Most people are stupid so why

Most people are stupid so why care. The thing is we are all screwed up in one way or another. We just choose not to be in drama and are picky about who we hang out with. I think the lady on the bus talks so much cause you can't run away from her. On the train and buses you are trapped. Maybe that is part of your problem. Your an ass, you could tell her.. not everyone wants to hear your mouth everyday . OR when you get on and she starts up say LOUDLY here she goes again.. more than likely others hate her too and they will laugh at her..hahaha

Grinch's picture

That's why I love you

Indeed people are stupid and bring too much drama to the table.

I am an ass but I don't plan on causing a ruckus on the shuttle and get myself banned from riding it. It is getting too warm outside to walk.
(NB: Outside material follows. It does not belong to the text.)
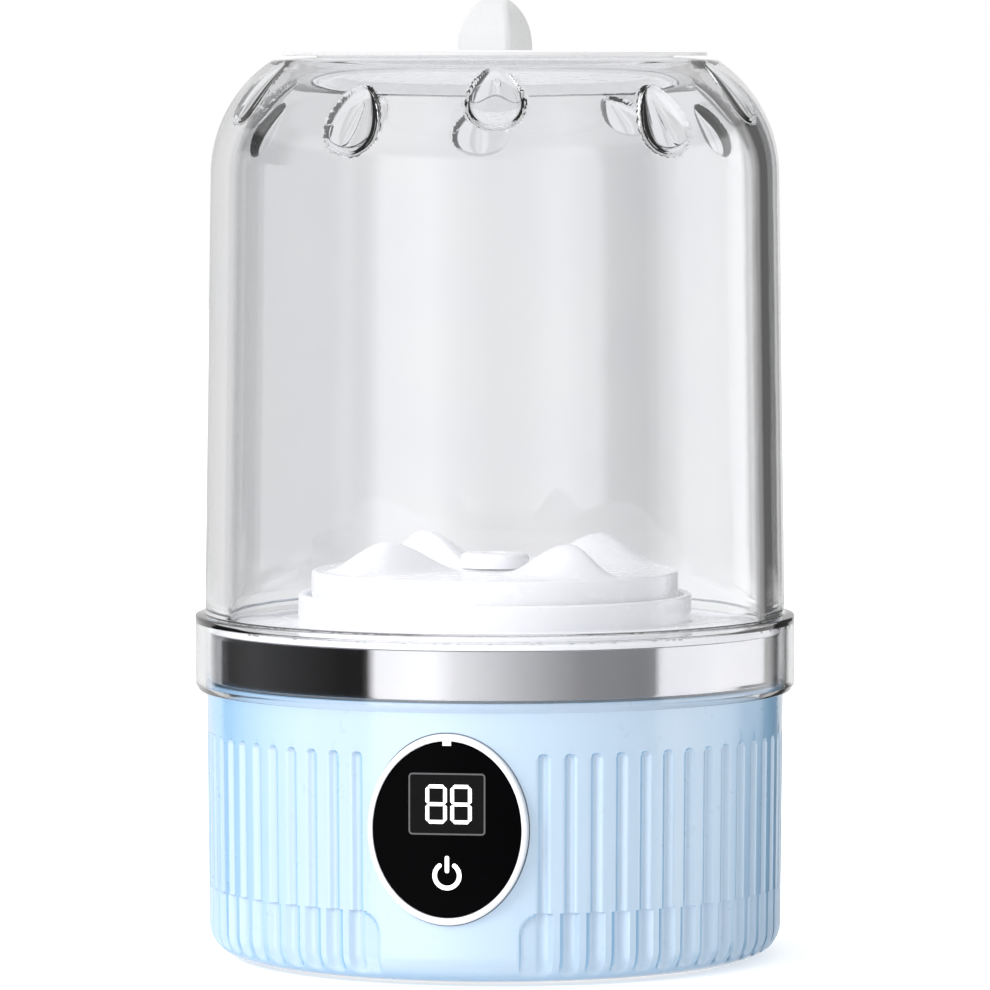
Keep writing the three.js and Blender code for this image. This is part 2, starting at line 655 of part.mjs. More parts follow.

Thanks for the comment babe.

Unwashed Masses's picture

WTF- I'm a HATER too! It's a

WTF- I'm a HATER too! It's a wonder why, STUPIDITY of other people is the main reason. I can have a whole list of reasons why people suck: for one, people are self-involved, rude, nasty & gross, cheap, most people are ugly inside and out, complainers, whiners, etc. Then, you have the ones you love or who love you the most, which limit you, control you, are jealous for no apparent reason, insecure, selfish but then there's all those good things too that you love and that's why their worth loving but why do they have to be all the other things above. I guess you have to take the good with the bad, huh! It's funny cause the only friends I have are some what distant friends, maybe that's the only reason we can tolerate each other, who knows!

Grinch's picture

Glad I'm not Alone

Thanks for the comment.

It is really nice to know I am not alone in my general hatred for people.